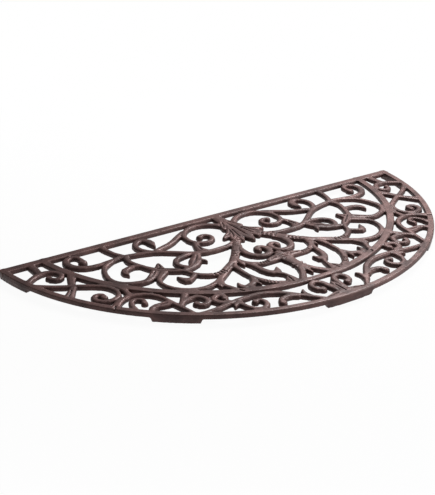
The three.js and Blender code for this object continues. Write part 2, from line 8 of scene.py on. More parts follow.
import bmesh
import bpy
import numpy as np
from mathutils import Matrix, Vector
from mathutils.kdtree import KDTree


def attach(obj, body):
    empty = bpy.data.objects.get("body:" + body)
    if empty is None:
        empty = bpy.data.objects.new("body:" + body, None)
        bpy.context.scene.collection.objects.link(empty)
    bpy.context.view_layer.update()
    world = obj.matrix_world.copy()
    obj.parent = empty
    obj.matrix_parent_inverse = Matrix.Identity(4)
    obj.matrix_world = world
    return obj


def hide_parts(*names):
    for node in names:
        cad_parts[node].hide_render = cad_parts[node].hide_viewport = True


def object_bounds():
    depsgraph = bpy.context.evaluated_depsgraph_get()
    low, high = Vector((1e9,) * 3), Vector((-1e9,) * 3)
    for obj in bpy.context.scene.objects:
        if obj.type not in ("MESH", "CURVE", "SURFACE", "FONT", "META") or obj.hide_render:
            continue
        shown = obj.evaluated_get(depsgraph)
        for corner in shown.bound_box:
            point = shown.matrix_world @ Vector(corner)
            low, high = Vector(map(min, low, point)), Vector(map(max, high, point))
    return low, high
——
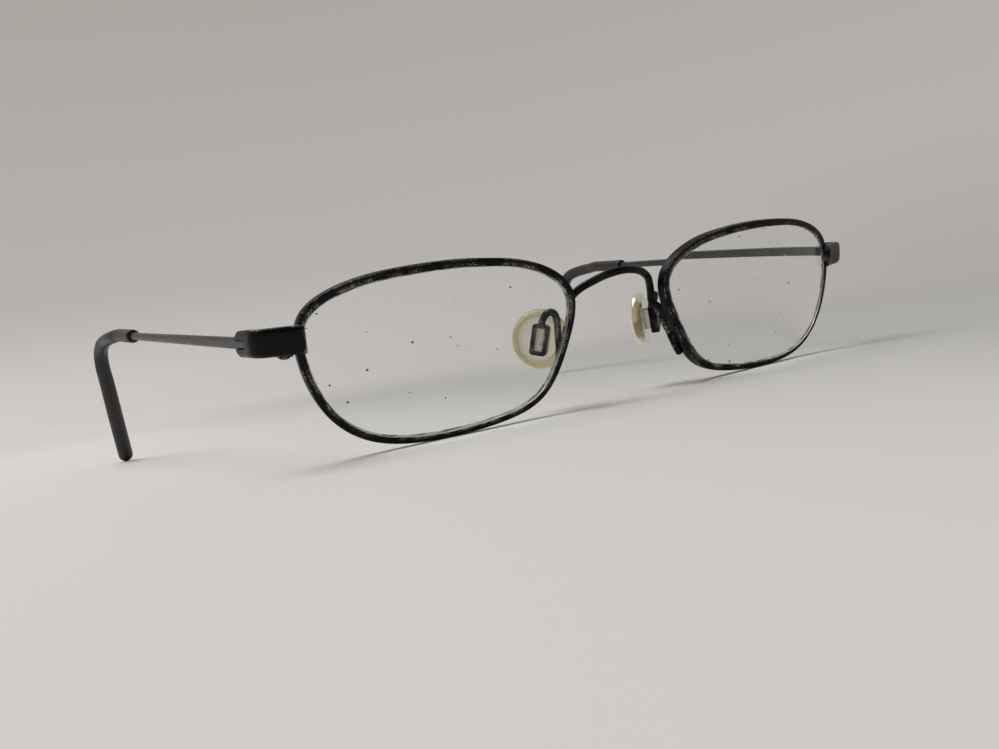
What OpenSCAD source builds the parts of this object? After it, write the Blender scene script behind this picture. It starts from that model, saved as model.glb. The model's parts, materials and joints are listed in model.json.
——
◆ Problem to work on ◆
Above are the records; from them, give again exactly the lines from the one containing "obj.matrix_parent_inverse = Matrix.Identity(4)" to the one containing "return low, high", both lines included, and nothing more.

◆ Answer to the task ◆
    obj.matrix_parent_inverse = Matrix.Identity(4)
    obj.matrix_world = world
    return obj


def hide_parts(*names):
    for node in names:
        cad_parts[node].hide_render = cad_parts[node].hide_viewport = True


def object_bounds():
    depsgraph = bpy.context.evaluated_depsgraph_get()
    low, high = Vector((1e9,) * 3), Vector((-1e9,) * 3)
    for obj in bpy.context.scene.objects:
        if obj.type not in ("MESH", "CURVE", "SURFACE", "FONT", "META") or obj.hide_render:
            continue
        shown = obj.evaluated_get(depsgraph)
        for corner in shown.bound_box:
            point = shown.matrix_world @ Vector(corner)
            low, high = Vector(map(min, low, point)), Vector(map(max, high, point))
    return low, high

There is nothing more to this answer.